January makes me antsy for change. Change in location, change in surroundings, personal change, and growth. It also makes me antsy for a change with my hair. It seems to silly that a haircut can be such a big deal, but I’m nervous. I spent years trying unsuccessfully to do a messy bun. Silly, right? Yet I never could do it just so. Yesterday, I did a messy bun, and I’m gonna brag a little…I aced it. I got compliments at work and on the street on this bun. Of COURSE I pull it off the day I want to chop my hair off. I spent the day feeling anxious. It’s hard letting go of something that I have always associated myself with. Would I immediately regret the choice?

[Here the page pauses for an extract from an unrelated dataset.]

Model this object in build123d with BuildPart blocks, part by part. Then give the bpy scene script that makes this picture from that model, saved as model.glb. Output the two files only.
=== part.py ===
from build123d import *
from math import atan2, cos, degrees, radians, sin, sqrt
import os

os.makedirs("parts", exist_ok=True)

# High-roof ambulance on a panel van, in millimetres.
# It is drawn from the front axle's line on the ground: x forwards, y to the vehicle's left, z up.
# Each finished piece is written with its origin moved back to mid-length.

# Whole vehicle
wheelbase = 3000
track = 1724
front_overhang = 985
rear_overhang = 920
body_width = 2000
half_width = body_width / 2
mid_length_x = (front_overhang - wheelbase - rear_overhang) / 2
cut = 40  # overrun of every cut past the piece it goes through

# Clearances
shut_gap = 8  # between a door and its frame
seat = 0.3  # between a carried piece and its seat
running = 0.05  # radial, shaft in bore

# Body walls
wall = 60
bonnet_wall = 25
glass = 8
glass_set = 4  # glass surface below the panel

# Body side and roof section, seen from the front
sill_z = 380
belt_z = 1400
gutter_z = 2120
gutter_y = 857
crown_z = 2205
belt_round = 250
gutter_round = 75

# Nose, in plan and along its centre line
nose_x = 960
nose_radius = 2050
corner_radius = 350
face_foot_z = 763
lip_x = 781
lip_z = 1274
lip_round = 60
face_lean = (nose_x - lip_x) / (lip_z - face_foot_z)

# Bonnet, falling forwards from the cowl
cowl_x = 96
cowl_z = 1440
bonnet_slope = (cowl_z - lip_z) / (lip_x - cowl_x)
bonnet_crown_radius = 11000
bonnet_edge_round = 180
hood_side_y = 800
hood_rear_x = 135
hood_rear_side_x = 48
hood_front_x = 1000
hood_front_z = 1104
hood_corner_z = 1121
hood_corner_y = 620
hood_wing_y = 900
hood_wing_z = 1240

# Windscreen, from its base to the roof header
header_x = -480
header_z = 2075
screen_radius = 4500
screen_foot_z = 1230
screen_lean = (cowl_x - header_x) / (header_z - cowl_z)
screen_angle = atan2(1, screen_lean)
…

A haircut isn’t permanent. In fact, I have spent less time worrying over getting one of my tattoos. In the case of my tattoos, they all mean something sentimental, so I never question my choice to get them. The hair thing feels like a breaking of tradition. As someone who is so distant physically from her family, to cut it seems almost like another type of distancing, one I am not sure I wanted. That being said, sometimes you need to step away to value what you have.
So after getting my hair color freshened up, I had a few balayage highlights thrown in. I then sat in the chair and froze while I tried to make the decision. I decided to go for it. That’s when I saw in the mirror about a foot of hair waft silently to the ground behind me. My eyes teared up and I laughed nervously. Piles of hair dropped to the ground.
I left the salon feeling happy. Nervous…would my husband like it? Did I like it? I think I did! Do I miss my hair? Yes, a bit. Yet as I run my fingers though it, there are no tangles, just soft, silky hair. My ends are neat, not frizzy. There is no dryness. It feels….great. I walked in the door and got rave reviews from my husband, kids, and some friends. Today at the office, folks stopped me to tell me they liked it. A few clearly weren’t fans, but I realized, I simply don’t care. I am enjoying it, and that’s all that matters.
It’s interesting to take something I so defined as being a part of who I was and change it so much. It’s a good chance to expand my horizons.
I am gonna miss that perfect messy bun though.